▸ **Stated problem**
Take every line from the listing below that includes "joints" and copy it.

▸ **Rows from an object dataset**

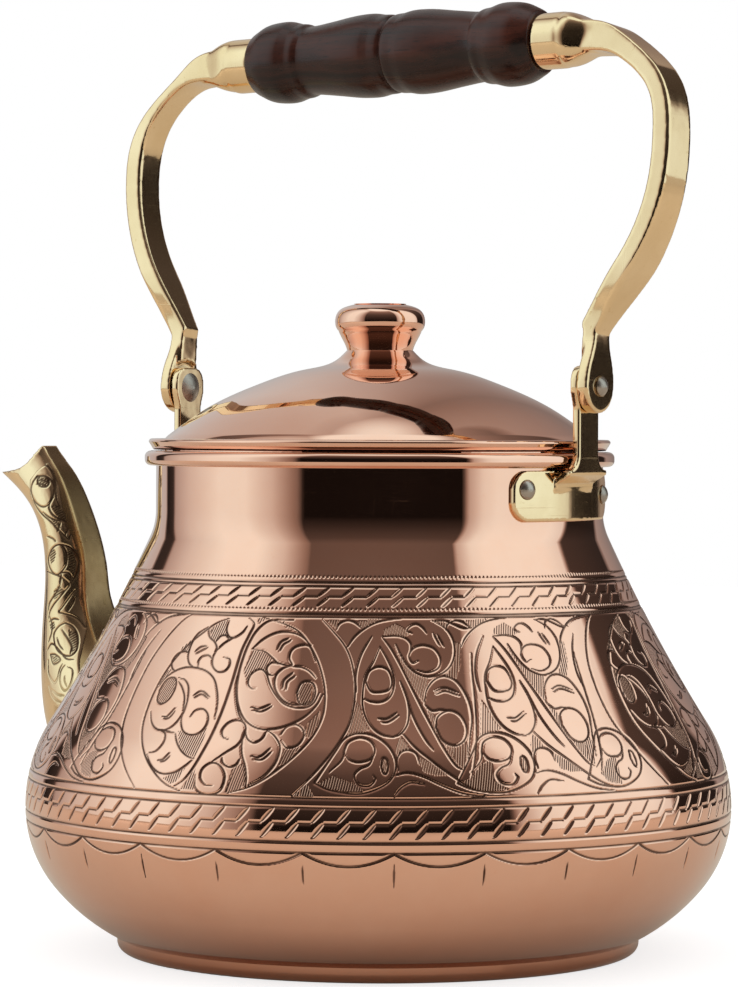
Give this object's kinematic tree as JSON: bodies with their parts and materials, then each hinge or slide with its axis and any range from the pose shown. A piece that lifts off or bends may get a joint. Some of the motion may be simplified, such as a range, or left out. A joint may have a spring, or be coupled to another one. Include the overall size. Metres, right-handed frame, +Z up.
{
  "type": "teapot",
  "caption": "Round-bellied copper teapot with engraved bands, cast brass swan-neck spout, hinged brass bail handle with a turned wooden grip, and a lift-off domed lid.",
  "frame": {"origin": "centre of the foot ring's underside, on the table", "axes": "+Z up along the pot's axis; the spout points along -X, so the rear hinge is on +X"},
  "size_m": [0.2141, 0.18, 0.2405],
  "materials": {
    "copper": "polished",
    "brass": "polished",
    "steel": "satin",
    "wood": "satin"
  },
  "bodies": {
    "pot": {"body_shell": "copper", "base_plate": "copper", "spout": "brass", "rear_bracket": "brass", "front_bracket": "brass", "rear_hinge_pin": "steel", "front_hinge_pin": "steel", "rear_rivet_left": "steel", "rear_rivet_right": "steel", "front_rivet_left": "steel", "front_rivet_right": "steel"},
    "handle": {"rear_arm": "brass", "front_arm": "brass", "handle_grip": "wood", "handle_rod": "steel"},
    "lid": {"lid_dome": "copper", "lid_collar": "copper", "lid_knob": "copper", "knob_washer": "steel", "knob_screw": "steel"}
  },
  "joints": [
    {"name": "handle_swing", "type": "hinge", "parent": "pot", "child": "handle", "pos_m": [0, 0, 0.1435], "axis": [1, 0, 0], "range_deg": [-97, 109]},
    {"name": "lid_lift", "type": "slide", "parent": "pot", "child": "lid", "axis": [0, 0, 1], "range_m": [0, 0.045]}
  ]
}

==

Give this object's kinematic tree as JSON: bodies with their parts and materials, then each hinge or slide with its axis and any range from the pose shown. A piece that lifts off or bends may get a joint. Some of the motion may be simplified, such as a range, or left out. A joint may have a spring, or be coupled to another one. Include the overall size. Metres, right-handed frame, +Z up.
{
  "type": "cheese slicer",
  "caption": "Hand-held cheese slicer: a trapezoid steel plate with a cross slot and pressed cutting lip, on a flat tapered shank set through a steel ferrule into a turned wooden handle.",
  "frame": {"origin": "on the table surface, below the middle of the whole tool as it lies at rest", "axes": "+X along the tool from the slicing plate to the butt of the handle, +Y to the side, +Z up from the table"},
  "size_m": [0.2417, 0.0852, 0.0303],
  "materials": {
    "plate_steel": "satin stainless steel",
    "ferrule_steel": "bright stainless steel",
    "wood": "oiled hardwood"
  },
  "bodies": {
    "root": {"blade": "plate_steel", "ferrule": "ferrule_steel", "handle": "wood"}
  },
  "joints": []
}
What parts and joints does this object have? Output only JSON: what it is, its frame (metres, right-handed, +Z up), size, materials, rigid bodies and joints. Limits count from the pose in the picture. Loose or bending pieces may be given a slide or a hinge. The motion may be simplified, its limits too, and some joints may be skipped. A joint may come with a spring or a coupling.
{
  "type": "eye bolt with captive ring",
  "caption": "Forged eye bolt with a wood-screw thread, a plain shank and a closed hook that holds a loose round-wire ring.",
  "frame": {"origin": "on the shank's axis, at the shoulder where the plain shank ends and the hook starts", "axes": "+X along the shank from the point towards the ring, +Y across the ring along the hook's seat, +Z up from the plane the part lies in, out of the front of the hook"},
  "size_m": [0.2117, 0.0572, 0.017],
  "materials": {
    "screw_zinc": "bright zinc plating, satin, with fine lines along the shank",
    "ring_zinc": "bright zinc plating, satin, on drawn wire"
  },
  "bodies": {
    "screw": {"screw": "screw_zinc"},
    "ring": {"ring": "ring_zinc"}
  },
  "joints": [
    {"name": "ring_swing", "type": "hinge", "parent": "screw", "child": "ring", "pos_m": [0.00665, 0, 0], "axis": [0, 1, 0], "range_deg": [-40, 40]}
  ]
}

▸ **Task solution**
  "joints": [
  "joints": []
What parts and joints does this object have? Output only JSON: what it is, its frame (metres, right-handed, +Z up), size, materials, rigid bodies and joints. Limits count from the pose in the picture. Loose or bending pieces may be given a slide or a hinge. The motion may be simplified, its limits too, and some joints may be skipped. A joint may come with a spring or a coupling.
  "joints": [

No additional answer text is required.